WRITTEN INSTRUCTION: Write out the whole of the material exactly.

-=-=-=-=-

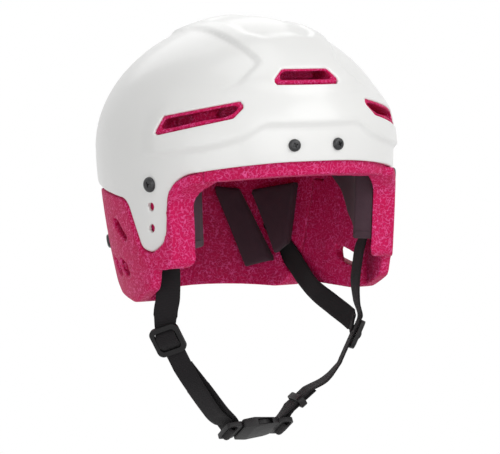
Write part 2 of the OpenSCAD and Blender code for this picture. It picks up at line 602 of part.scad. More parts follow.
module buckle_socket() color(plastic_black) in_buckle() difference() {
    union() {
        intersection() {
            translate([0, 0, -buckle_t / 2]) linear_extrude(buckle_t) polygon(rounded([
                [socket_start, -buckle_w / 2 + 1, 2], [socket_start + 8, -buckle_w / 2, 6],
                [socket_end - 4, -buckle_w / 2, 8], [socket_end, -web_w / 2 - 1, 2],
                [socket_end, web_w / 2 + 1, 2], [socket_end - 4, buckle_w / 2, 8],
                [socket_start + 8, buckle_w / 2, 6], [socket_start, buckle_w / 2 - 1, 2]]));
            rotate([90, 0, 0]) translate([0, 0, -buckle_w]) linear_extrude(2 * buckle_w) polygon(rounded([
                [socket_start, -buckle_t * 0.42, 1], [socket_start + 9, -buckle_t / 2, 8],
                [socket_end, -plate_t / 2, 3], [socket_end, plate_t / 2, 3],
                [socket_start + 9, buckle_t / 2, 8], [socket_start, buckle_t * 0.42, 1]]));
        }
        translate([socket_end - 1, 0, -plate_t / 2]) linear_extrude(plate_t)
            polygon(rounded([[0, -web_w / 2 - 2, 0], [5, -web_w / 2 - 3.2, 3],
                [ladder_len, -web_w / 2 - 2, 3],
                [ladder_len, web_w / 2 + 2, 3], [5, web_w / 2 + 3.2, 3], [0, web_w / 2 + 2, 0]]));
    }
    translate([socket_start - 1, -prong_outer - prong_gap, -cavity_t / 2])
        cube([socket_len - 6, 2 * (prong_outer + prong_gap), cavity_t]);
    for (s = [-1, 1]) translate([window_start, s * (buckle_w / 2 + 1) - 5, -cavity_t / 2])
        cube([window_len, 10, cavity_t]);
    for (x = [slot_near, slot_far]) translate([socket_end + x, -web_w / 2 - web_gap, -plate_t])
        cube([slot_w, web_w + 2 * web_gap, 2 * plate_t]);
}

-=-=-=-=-

TASK RESPONSE:
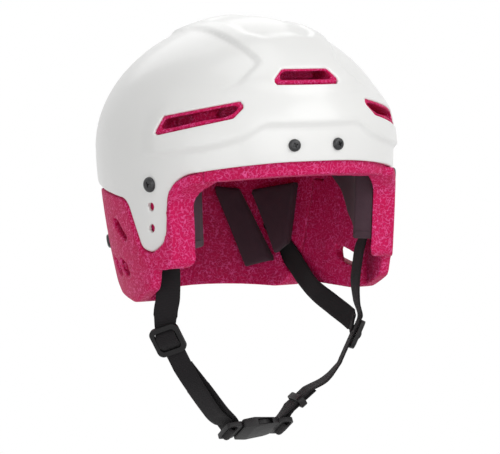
Write part 2 of the OpenSCAD and Blender code for this picture. It picks up at line 602 of part.scad. More parts follow.
module buckle_socket() color(plastic_black) in_buckle() difference() {
    union() {
        intersection() {
            translate([0, 0, -buckle_t / 2]) linear_extrude(buckle_t) polygon(rounded([
                [socket_start, -buckle_w / 2 + 1, 2], [socket_start + 8, -buckle_w / 2, 6],
                [socket_end - 4, -buckle_w / 2, 8], [socket_end, -web_w / 2 - 1, 2],
                [socket_end, web_w / 2 + 1, 2], [socket_end - 4, buckle_w / 2, 8],
                [socket_start + 8, buckle_w / 2, 6], [socket_start, buckle_w / 2 - 1, 2]]));
            rotate([90, 0, 0]) translate([0, 0, -buckle_w]) linear_extrude(2 * buckle_w) polygon(rounded([
                [socket_start, -buckle_t * 0.42, 1], [socket_start + 9, -buckle_t / 2, 8],
                [socket_end, -plate_t / 2, 3], [socket_end, plate_t / 2, 3],
                [socket_start + 9, buckle_t / 2, 8], [socket_start, buckle_t * 0.42, 1]]));
        }
        translate([socket_end - 1, 0, -plate_t / 2]) linear_extrude(plate_t)
            polygon(rounded([[0, -web_w / 2 - 2, 0], [5, -web_w / 2 - 3.2, 3],
                [ladder_len, -web_w / 2 - 2, 3],
                [ladder_len, web_w / 2 + 2, 3], [5, web_w / 2 + 3.2, 3], [0, web_w / 2 + 2, 0]]));
    }
    translate([socket_start - 1, -prong_outer - prong_gap, -cavity_t / 2])
        cube([socket_len - 6, 2 * (prong_outer + prong_gap), cavity_t]);
    for (s = [-1, 1]) translate([window_start, s * (buckle_w / 2 + 1) - 5, -cavity_t / 2])
        cube([window_len, 10, cavity_t]);
    for (x = [slot_near, slot_far]) translate([socket_end + x, -web_w / 2 - web_gap, -plate_t])
        cube([slot_w, web_w + 2 * web_gap, 2 * plate_t]);
}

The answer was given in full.